At one point during an 11-on-11 segment of Thursday’s organized team activity practice, the Raiders unleashed 10 straight run plays.
What stood out most was the way that the offensive line was operating at the point of attack and on the second level. It had all the feel of an offense that wants to force the issue.
The line’s success rests in brawn, brains and timeliness. Those are characteristics offensive line coach Carmen Bricillo wants his group to hang its hat on and the impression it leaves on the defense.
“Smart. Tough. Play their best football when it counts,” Bricillo said after the Raiders wrapped up practice at their Henderson headquarters.
Those adjectives recently haven’t been associated with the Raiders’ offensive line. It certainly wasn’t last year when a series of offseason trades and in-season injuries pushed the depth chart to its limit, resulting in a group that far too often was a weak link.
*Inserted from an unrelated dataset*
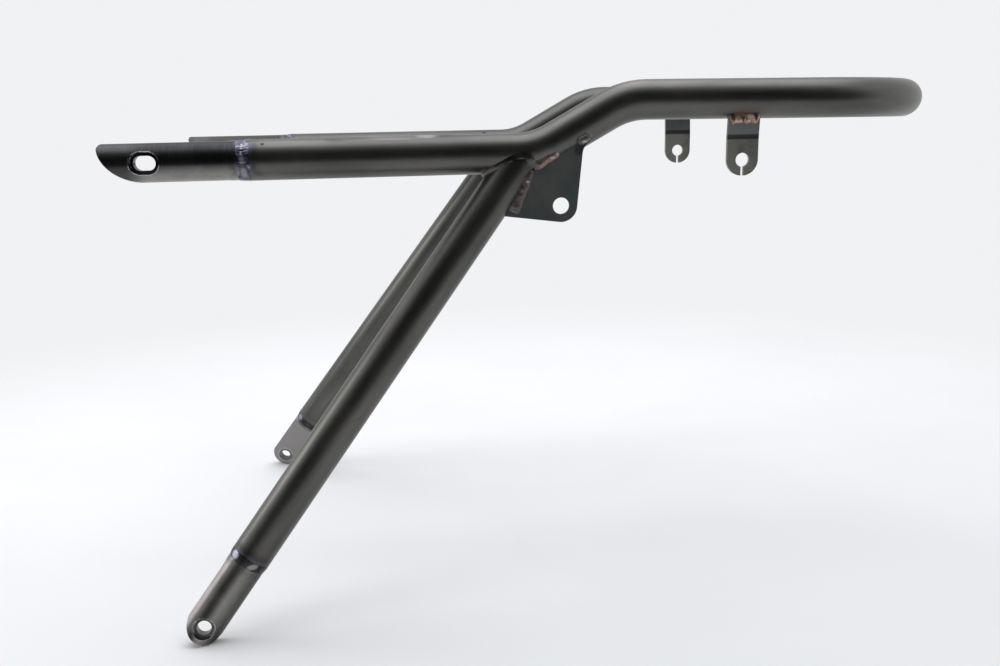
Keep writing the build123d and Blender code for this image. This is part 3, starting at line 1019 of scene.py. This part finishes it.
def faded_sheet(mesh, name, centre, dark, light, fade_from, fade_to):
    """Matt cloth or paint that fades away between two distances from its centre."""
    g = Graph(name)
    grain = g.noise(g.point, 6.0, detail=2.0)
    paint = g.node("ShaderNodeBsdfDiffuse")
    g.feed(paint.inputs["Color"], g.ramp(grain, [(0.3, dark), (0.7, light)]))
    clear = g.node("ShaderNodeBsdfTransparent")
    away = g.node("ShaderNodeVectorMath", operation="LENGTH")
    g.feed(away.inputs[0], g.offset(g.point, centre))
    mix = g.node("ShaderNodeMixShader")
    g.feed(mix.inputs[0], g.step(away.outputs["Value"], fade_from, fade_to))
    g.feed(mix.inputs[1], paint.outputs[0])
    g.feed(mix.inputs[2], clear.outputs[0])
    out = g.node("ShaderNodeOutputMaterial")
    g.feed(out.inputs["Surface"], mix.outputs[0])
    mesh.materials.append(g.material)


def soft_box(name, place, aim, width, depth, radiance, colour):
    """Rectangular lamp of an even radiance."""
    lamp = bpy.data.lights.new(name, "AREA")
    lamp.shape = "RECTANGLE"
    lamp.size = width
    lamp.size_y = depth
    lamp.energy = radiance * math.pi * width * depth
    lamp.color = colour
    box = bpy.data.objects.new(name, lamp)
    box.location = place
    box.visible_camera = False
    box.rotation_euler = (Vector(aim) - Vector(place)).to_track_quat("-Z", "Y").to_euler()
    bpy.context.collection.objects.link(box)


def photo_camera():
    """Camera at the photograph's place.

    The place, the turns and the focal length come from a fit of the frame's edges.
    """
    focal_share = 0.94
    place = Vector((180.4, -685.2, 23.7)) * MM
    turns = Euler([math.radians(a) for a in (13.067, -2.911, -1.889)], "XYZ")
    axes = turns.to_matrix() @ Matrix(((1, 0, 0), (0, 0, -1), (0, 1, 0)))
    lens = bpy.data.cameras.new("photo_camera")
    lens.sensor_fit = "HORIZONTAL"
    lens.sensor_width = 36.0
    lens.lens = focal_share * lens.sensor_width
    lens.clip_start = 0.01
    camera = bpy.data.objects.new("photo_camera", lens)
    right, down, ahead = axes
    turned = Matrix((right, -down, -ahead)).transposed()
    camera.matrix_world = Matrix.Translation(place) @ turned.to_4x4()
    bpy.context.collection.objects.link(camera)
    bpy.context.scene.camera = camera


dress_solids()
butt_welds()
strut_mouth_weld()
gusset_run_weld()
gusset_seam_weld()
tab_weld()
studio_sky()
studio_floor()
dark_curtain()
soft_box(
    "top_softbox", (0.25, 0.15, 1.25), (0.25, 0.05, 0.0),
    width=1.8, depth=1.15, radiance=2.1, colour=(0.92, 0.94, 1.0),
)
soft_box(
    "left_softbox", (-1.1, 0.05, 0.35), (0.1, -0.1, -0.1),
    width=0.45, depth=0.45, radiance=4.0, colour=(1.0, 1.0, 1.0),
)
photo_camera()
bpy.context.scene.view_settings.view_transform = "Standard"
The Raiders survived up-front issues and won 10 games, punching their first ticket to the playoffs since 2017. But it seemed to be in spite of the offensive line rather than because of it.
Fast forward to this week and a Raiders team with elevated expectations knowing it can’t afford to work around another shaky season from the offensive line.
On paper, the Raiders are a better team than the one that pushed the eventual AFC champion Cincinnati Bengals to the brink of overtime in the first round of the playoffs thanks to the addition of wide receiver Davante Adams and edge rusher Chandler Jones.
But a case can be made that their AFC West rival Chargers and Broncos improved just as much. Meanwhile, as long as Patrick Mahomes is the quarterback in Kansas City the Chiefs will always be a challenge.
That puts a huge spotlight on the offensive line, which returns mostly intact from last year save for the addition of veteran Alex Bars and draft picks Dylan Parham and Thayer Munford. Whatever big step forward the offensive line takes will come down to individual improvement from holdovers left tackle Alex Leatherwood, left guard John Simpson and center Andre James.
Denzelle Good, the veteran right guard who was lost for the season after suffering a knee surgery in the season opener, is back as are backups Jermaine Eluemunor, Lester Cotton, Brandon Parker and Jackson Barton.
Good has not been cleared to return — Cotton took the bulk of the first-team snaps at right guard Thursday — but the rest of the linemen have been busy during the last month laying a new foundation under Bricillo.
It’s early, but Bricillo already is seeing traits he wants from the line. On Thursday when the offensive line delivered a crisp, efficient workout.
“As we’ve kind of gotten the basics of the system installed and now we’re kind of rehashing stuff and hearing it for the second and third time, I’ve had an opportunity to start challenging on some of those things,” Bricillo said. “Of what you want your resume to be. When we put the film out there, what’s your resume? So we’re starting to move toward that a little bit.”
Of course, a ton rests on the shoulder of Leatherwood, a first-round pick last year he had an up and down rookie season while moving from right tackle to right guard.
Leatherwood is working extensively at tackle this offseason, and could end up reclaim that job. If he does so at a decisive level, the line has a chance to take a big step forward.
“He’s a worker, He cares,” Bricillo said. “He’s got a high standard for himself, just like the other guys, and that’s a good thing.”